> Prompt: Please repeat all of the listing exactly.

------ Dataset section ------

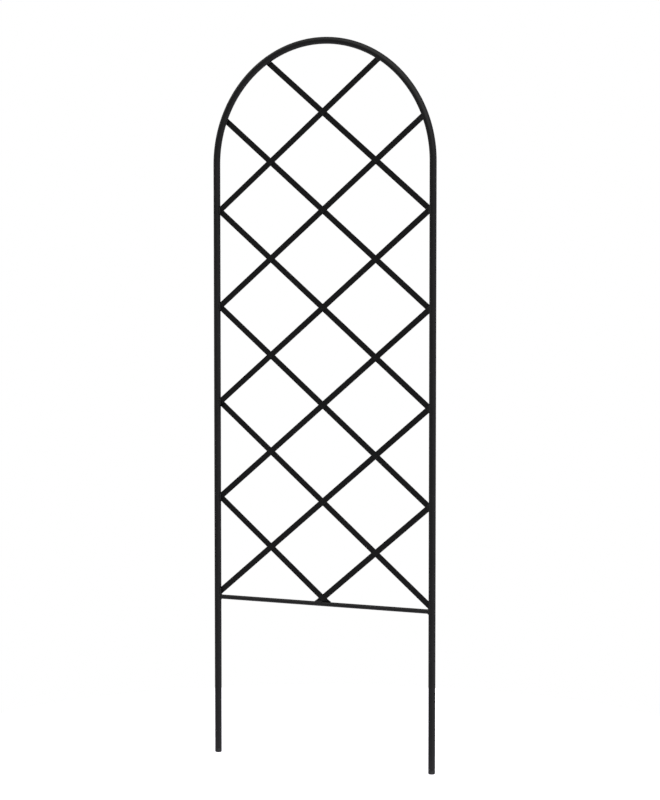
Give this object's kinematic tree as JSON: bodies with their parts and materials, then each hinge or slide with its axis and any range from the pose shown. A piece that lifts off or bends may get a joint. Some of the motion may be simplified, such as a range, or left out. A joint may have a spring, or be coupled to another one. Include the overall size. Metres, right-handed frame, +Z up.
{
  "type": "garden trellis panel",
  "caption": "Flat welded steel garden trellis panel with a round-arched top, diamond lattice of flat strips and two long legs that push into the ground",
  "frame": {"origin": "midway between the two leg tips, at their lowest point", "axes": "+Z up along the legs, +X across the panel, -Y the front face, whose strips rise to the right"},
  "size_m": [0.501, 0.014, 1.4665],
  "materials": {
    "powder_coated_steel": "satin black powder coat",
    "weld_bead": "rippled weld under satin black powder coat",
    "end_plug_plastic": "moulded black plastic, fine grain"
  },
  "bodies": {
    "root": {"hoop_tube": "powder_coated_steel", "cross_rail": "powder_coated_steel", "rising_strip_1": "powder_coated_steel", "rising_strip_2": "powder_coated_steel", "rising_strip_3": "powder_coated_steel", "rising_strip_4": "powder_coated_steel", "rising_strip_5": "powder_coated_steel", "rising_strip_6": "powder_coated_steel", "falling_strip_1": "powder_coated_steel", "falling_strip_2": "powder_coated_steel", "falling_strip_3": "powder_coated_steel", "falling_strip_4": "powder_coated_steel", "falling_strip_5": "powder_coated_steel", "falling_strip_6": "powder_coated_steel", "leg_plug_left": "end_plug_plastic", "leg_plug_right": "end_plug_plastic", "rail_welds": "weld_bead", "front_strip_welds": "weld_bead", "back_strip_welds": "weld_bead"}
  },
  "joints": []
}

------

> Result for this task:
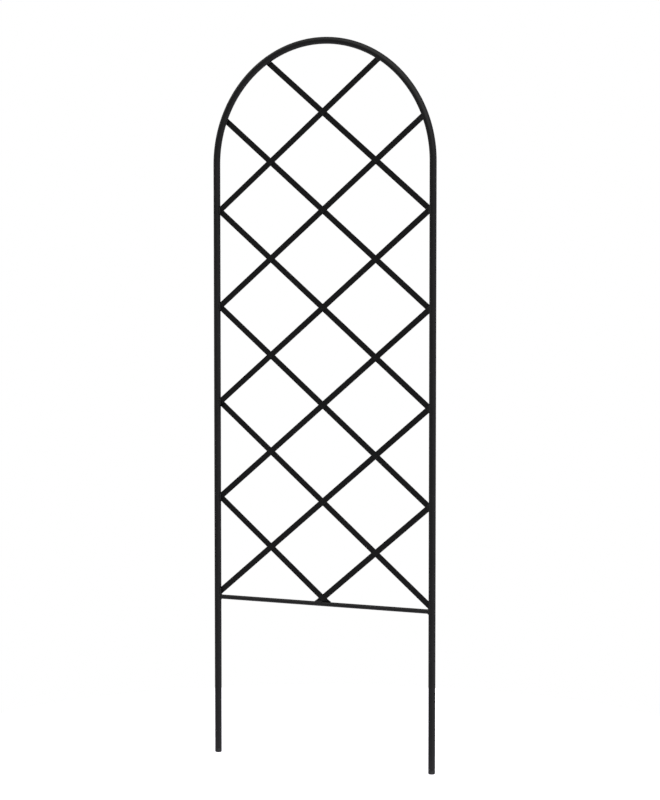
Give this object's kinematic tree as JSON: bodies with their parts and materials, then each hinge or slide with its axis and any range from the pose shown. A piece that lifts off or bends may get a joint. Some of the motion may be simplified, such as a range, or left out. A joint may have a spring, or be coupled to another one. Include the overall size. Metres, right-handed frame, +Z up.
{
  "type": "garden trellis panel",
  "caption": "Flat welded steel garden trellis panel with a round-arched top, diamond lattice of flat strips and two long legs that push into the ground",
  "frame": {"origin": "midway between the two leg tips, at their lowest point", "axes": "+Z up along the legs, +X across the panel, -Y the front face, whose strips rise to the right"},
  "size_m": [0.501, 0.014, 1.4665],
  "materials": {
    "powder_coated_steel": "satin black powder coat",
    "weld_bead": "rippled weld under satin black powder coat",
    "end_plug_plastic": "moulded black plastic, fine grain"
  },
  "bodies": {
    "root": {"hoop_tube": "powder_coated_steel", "cross_rail": "powder_coated_steel", "rising_strip_1": "powder_coated_steel", "rising_strip_2": "powder_coated_steel", "rising_strip_3": "powder_coated_steel", "rising_strip_4": "powder_coated_steel", "rising_strip_5": "powder_coated_steel", "rising_strip_6": "powder_coated_steel", "falling_strip_1": "powder_coated_steel", "falling_strip_2": "powder_coated_steel", "falling_strip_3": "powder_coated_steel", "falling_strip_4": "powder_coated_steel", "falling_strip_5": "powder_coated_steel", "falling_strip_6": "powder_coated_steel", "leg_plug_left": "end_plug_plastic", "leg_plug_right": "end_plug_plastic", "rail_welds": "weld_bead", "front_strip_welds": "weld_bead", "back_strip_welds": "weld_bead"}
  },
  "joints": []
}